- Source excerpt

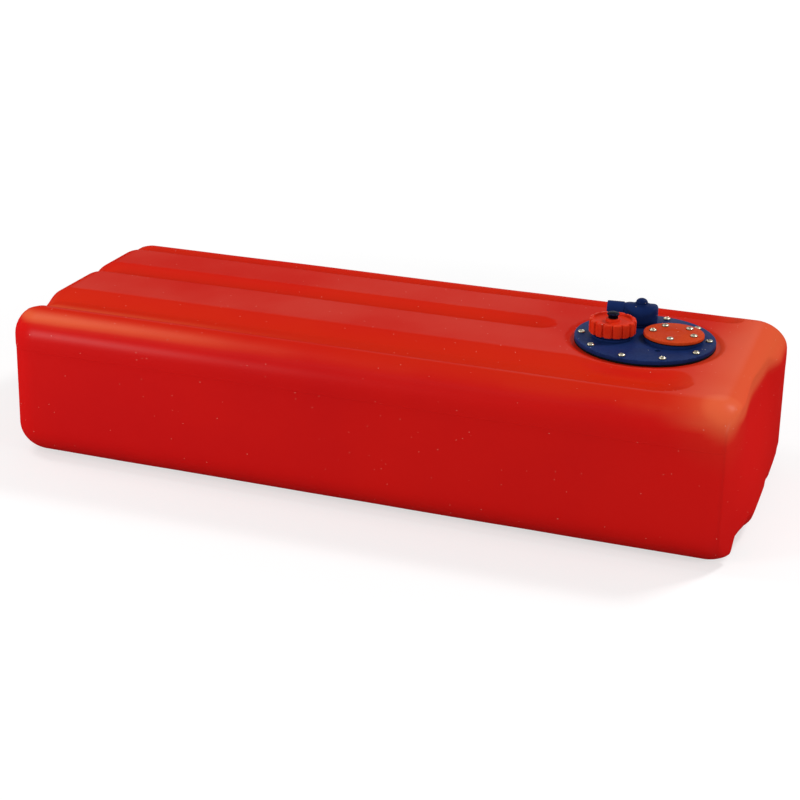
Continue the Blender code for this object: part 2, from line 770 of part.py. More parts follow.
def build():
    clear_scene()
    red = make_material("red_polyethylene", (0.62, 0.025, 0.012), 0.42)
    blue = make_material("blue_nylon", (0.018, 0.035, 0.16), 0.38)
    orange = make_material("orange_plastic", (0.85, 0.12, 0.025), 0.40)
    steel = make_material("stainless_steel", (0.66, 0.64, 0.58), 0.25, 1.0)
    rubber = make_material("black_rubber", (0.02, 0.02, 0.02), 0.70)
    zinc = make_material("zinc_plated_steel", (0.55, 0.55, 0.53), 0.35, 1.0)
    natural = make_material("natural_plastic", (0.75, 0.74, 0.70), 0.45)

    make_tank_shell(red)
    make_gasket(rubber)
    make_backing_ring(zinc)
    make_plate(blue)
    make_screws("flange_screw", flange_screw_places(), plate_top_z, flange_screw_length, steel)
    make_cap(orange)
    make_cap_seal(rubber)
    make_vent(blue, rubber)
    make_blanking_disc(orange, rubber)
    make_screws("sender_screw", sender_screw_places(), disc_top_z, sender_screw_length, steel)
    make_elbow(blue, rubber)
    make_pivot_bolt(blue)
    make_pickup(natural, natural)


build()
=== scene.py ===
# %% [markdown]
# # A fixed fuel tank
# The tank is a long, hollow, moulded plastic box. A round flange is screwed on near one end and
# carries a filler cap, a blanked opening and a swivel elbow. The solids that are loaded first are
# true to size and lie in one frame, in metres. Everything after them adds surface and finish.

# %% Load the solids
import json
import math

import bmesh
import bpy
import numpy as np
from mathutils import Matrix, Vector


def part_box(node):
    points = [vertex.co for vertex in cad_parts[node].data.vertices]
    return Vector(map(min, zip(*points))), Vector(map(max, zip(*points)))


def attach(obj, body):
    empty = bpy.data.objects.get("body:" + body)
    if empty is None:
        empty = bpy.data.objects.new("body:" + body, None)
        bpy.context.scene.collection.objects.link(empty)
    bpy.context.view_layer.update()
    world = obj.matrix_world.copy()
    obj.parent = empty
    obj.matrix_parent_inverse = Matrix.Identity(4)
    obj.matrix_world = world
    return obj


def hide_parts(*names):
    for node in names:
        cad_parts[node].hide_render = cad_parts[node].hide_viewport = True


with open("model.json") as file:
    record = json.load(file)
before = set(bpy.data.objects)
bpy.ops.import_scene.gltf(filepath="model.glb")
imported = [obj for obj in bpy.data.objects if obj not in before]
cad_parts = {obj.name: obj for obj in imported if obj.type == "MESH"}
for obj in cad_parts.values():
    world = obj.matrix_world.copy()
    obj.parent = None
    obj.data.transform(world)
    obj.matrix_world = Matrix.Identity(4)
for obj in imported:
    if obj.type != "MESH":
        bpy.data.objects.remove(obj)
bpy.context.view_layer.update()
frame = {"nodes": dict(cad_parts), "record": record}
nodes = frame["nodes"]

# %% [markdown]
# ## Camera
# The photograph was taken with a short telephoto lens from a little above the tank, in front of its
# right half. The camera is set from its turn, height angle and tilt about a point in the middle of
# the tank, because those are the numbers that a fit to the tank's edges gives.

# %% Camera
camera_turn = math.radians(19.133)
camera_height = math.radians(17.665)
camera_tilt = math.radians(1.119)
camera_distance = 2.352
camera_aside = 0.0012
camera_above = 0.1428
lens_mm, sensor_mm = 77.6, 36
frame_shift = -0.15
tank_middle = Vector((0, 0, 0.1055))


def place_camera():
    right = Vector((math.cos(camera_turn), math.sin(camera_turn), 0))
    back = Vector((math.sin(camera_turn) * math.cos(camera_height),
                   -math.cos(camera_turn) * math.cos(camera_height), math.sin(camera_height)))
    up = back.cross(right)
    tilted_right = math.cos(camera_tilt) * right + math.sin(camera_tilt) * up
    tilted_up = math.cos(camera_tilt) * up - math.sin(camera_tilt) * right
    data = bpy.data.cameras.new("camera")
    data.sensor_width = sensor_mm
    data.lens = lens_mm
    data.shift_y = frame_shift
    made = bpy.data.objects.new("camera", data)
    bpy.context.scene.collection.objects.link(made)
    turn = Matrix((tilted_right, tilted_up, back)).transposed().to_4x4()
    place = tank_middle + camera_aside * tilted_right + camera_above * tilted_up + camera_distance * back
    made.matrix_world = Matrix.Translation(place) @ turn
    bpy.context.scene.camera = made
    return made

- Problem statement
Reproduce, without alteration, solely the lines beginning at the line that includes "make_tank_shell(red)" and ending at the line that includes "obj.matrix_world = world", both lines included.

- Exercise output
    make_tank_shell(red)
    make_gasket(rubber)
    make_backing_ring(zinc)
    make_plate(blue)
    make_screws("flange_screw", flange_screw_places(), plate_top_z, flange_screw_length, steel)
    make_cap(orange)
    make_cap_seal(rubber)
    make_vent(blue, rubber)
    make_blanking_disc(orange, rubber)
    make_screws("sender_screw", sender_screw_places(), disc_top_z, sender_screw_length, steel)
    make_elbow(blue, rubber)
    make_pivot_bolt(blue)
    make_pickup(natural, natural)


build()
=== scene.py ===
# %% [markdown]
# # A fixed fuel tank
# The tank is a long, hollow, moulded plastic box. A round flange is screwed on near one end and
# carries a filler cap, a blanked opening and a swivel elbow. The solids that are loaded first are
# true to size and lie in one frame, in metres. Everything after them adds surface and finish.

# %% Load the solids
import json
import math

import bmesh
import bpy
import numpy as np
from mathutils import Matrix, Vector


def part_box(node):
    points = [vertex.co for vertex in cad_parts[node].data.vertices]
    return Vector(map(min, zip(*points))), Vector(map(max, zip(*points)))


def attach(obj, body):
    empty = bpy.data.objects.get("body:" + body)
    if empty is None:
        empty = bpy.data.objects.new("body:" + body, None)
        bpy.context.scene.collection.objects.link(empty)
    bpy.context.view_layer.update()
    world = obj.matrix_world.copy()
    obj.parent = empty
    obj.matrix_parent_inverse = Matrix.Identity(4)
    obj.matrix_world = world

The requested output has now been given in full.